**The problem**: Gather all lines in the data that hold the string "with".
=== Records for the exercise ===
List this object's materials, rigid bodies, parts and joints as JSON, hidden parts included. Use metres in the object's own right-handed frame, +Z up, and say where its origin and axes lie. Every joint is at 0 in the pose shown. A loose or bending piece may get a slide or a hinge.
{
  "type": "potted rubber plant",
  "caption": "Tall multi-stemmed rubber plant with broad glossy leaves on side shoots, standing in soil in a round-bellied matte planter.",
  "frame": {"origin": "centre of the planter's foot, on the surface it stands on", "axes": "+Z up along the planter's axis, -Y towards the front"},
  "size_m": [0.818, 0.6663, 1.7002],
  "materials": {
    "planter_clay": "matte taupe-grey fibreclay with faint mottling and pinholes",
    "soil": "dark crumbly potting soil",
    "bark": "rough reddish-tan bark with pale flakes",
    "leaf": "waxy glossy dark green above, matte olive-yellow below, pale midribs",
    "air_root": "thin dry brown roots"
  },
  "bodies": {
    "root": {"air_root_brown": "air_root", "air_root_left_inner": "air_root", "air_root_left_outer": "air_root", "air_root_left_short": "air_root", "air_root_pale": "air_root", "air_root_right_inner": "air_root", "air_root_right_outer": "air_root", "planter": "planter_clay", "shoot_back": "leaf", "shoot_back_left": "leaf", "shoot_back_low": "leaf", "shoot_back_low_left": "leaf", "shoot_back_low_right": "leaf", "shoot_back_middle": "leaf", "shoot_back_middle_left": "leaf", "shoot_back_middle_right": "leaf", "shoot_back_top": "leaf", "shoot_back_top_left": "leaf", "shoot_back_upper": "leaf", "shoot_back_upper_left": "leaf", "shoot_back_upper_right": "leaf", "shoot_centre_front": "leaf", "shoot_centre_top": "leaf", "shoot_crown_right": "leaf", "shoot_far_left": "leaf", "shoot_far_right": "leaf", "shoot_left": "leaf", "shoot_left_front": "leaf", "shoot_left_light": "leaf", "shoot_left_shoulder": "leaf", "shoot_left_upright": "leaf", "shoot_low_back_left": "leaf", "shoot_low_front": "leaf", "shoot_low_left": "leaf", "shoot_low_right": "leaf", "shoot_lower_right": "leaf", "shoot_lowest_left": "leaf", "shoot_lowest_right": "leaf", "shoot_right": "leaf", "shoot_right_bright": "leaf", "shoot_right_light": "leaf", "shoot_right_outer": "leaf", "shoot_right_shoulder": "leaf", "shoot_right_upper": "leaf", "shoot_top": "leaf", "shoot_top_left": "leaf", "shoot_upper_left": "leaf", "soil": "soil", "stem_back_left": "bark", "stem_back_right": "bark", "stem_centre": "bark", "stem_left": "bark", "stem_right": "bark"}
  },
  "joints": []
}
===
=== Records for the exercise ===
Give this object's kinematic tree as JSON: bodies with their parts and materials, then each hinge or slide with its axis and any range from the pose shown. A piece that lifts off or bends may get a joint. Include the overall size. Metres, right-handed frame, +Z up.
===
=== Records for the exercise ===
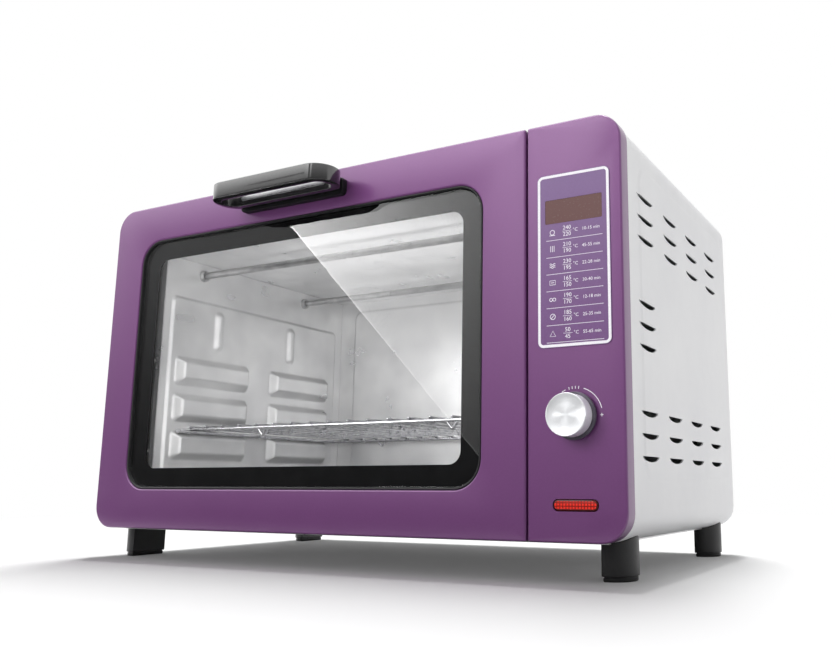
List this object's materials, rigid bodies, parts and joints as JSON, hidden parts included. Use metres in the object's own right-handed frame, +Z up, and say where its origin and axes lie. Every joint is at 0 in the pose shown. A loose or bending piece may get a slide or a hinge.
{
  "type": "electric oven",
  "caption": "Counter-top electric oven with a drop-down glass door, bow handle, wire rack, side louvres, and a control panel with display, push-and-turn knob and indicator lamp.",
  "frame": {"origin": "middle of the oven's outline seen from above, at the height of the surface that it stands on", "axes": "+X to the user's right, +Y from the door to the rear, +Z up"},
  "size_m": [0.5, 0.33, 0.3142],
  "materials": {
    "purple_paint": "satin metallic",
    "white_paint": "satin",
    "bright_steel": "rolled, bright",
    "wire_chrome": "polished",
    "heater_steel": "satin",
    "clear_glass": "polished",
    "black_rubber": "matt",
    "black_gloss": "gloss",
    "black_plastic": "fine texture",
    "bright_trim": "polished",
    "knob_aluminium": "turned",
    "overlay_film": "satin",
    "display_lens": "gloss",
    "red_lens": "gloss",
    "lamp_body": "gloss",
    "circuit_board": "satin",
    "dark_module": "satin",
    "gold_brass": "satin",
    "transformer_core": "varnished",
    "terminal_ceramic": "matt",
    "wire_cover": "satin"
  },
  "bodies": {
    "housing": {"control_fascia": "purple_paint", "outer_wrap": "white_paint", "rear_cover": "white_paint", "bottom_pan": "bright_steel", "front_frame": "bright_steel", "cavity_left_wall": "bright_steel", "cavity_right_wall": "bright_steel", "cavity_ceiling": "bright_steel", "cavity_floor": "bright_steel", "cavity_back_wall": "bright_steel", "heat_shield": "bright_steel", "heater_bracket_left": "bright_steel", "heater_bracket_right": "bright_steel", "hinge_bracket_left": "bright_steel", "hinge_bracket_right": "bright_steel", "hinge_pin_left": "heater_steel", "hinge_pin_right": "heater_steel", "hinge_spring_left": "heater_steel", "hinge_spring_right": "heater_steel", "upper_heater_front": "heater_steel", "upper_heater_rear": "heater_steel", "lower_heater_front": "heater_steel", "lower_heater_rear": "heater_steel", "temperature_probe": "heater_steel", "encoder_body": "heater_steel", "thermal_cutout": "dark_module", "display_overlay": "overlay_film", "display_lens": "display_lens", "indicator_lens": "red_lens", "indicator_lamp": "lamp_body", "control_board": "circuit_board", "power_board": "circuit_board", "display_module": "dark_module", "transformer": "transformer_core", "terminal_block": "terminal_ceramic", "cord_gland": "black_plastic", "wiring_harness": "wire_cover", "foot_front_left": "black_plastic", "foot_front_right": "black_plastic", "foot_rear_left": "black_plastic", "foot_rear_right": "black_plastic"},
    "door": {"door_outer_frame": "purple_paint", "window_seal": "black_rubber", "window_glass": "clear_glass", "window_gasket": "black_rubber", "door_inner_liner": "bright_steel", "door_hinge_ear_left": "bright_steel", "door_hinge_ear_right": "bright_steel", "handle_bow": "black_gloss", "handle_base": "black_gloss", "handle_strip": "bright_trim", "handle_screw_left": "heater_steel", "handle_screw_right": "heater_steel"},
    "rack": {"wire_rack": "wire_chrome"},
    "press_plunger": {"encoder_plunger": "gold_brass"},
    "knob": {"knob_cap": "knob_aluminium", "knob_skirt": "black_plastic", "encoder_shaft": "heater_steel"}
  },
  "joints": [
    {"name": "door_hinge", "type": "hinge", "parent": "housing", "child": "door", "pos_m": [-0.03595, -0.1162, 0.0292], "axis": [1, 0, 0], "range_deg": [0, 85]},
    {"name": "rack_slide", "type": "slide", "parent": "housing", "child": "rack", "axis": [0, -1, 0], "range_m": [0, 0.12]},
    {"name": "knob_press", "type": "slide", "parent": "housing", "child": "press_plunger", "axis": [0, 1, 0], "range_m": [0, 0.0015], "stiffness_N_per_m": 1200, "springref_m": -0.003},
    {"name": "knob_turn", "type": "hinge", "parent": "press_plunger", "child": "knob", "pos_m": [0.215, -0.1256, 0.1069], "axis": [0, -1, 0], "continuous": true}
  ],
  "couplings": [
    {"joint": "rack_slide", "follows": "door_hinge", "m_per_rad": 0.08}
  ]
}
===
**Expected answer**:
  "caption": "Tall multi-stemmed rubber plant with broad glossy leaves on side shoots, standing in soil in a round-bellied matte planter.",
    "planter_clay": "matte taupe-grey fibreclay with faint mottling and pinholes",
    "bark": "rough reddish-tan bark with pale flakes",
Give this object's kinematic tree as JSON: bodies with their parts and materials, then each hinge or slide with its axis and any range from the pose shown. A piece that lifts off or bends may get a joint. Include the overall size. Metres, right-handed frame, +Z up.
  "caption": "Counter-top electric oven with a drop-down glass door, bow handle, wire rack, side louvres, and a control panel with display, push-and-turn knob and indicator lamp.",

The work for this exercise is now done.